Once upon a time, I worked for Be, of BeOS (semi-) fame. I miss BeOS, but have found an acceptable substitute: Mac OS X.

Once upon a time, I worked for Be Incorporated, of BeOS (semi-) fame. For those who used it, BeOS (an operating system for desktop computers) was unique, and special. But Be is officially no more, and BeOS has been dead for a while.

What made BeOS so useful was a wonderful, responsive graphical interface on top of a powerful, Unix-like environment. The marriage of the two was unique at the time, and the work of some engineers who truly had magic powers.

For a lot of reasons Be didn’t make it, and BeOS died when the company did. It would remain a curiosity of computing history, and a tragedy for those of us who cared, except that some of the ideas live on.

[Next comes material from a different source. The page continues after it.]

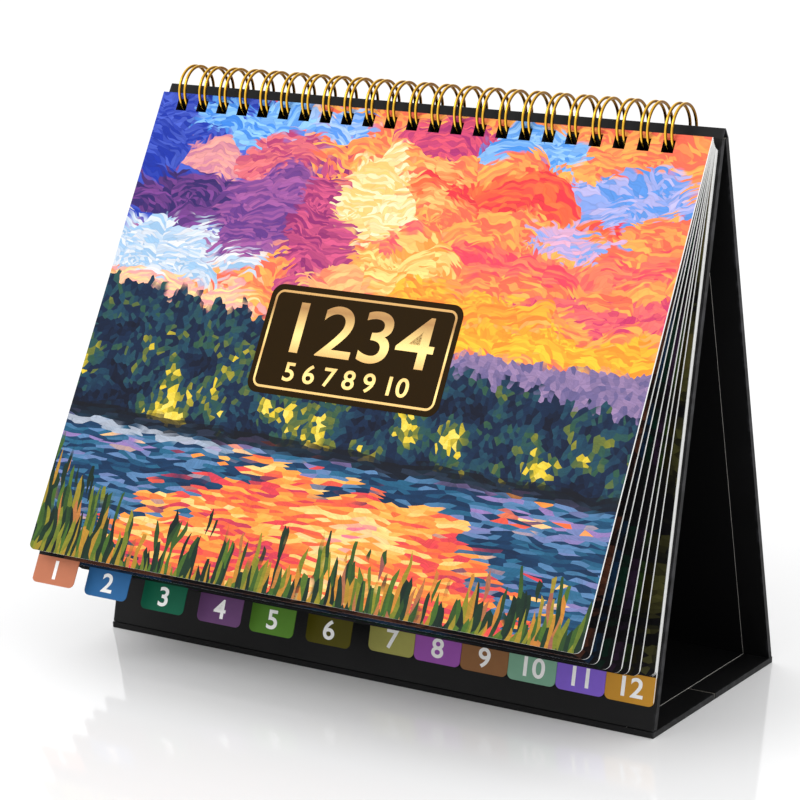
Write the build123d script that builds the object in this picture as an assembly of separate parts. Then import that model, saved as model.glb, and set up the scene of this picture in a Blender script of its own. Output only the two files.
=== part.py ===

I write this posting on a new Macintosh G4, in a Web browser that is the most beautiful, graceful browser I’ve ever used, OmniWeb. When I click the Save button, the information I’ve typed into a lovely GUI application gets transfered to the web server running a PHP application, which saves the text to a database (MySQL), so that you can read it later.

This relates to BeOS in that all of the software used to run my Weblog application is running on the same machine, running Mac OS X. It’s a lovely graphical interface on top of a true Unix-like environment, which allows the use of both a beautiful Web browser and the Unix-based Web server, PHP, database, and the other Open Source software upon which this site depends.

So, BeOS has died, but some of the most important ideas live on. Mac OS X isn’t for everyone, but for those who give it a whirl and can harness its powers, it’s truly magic.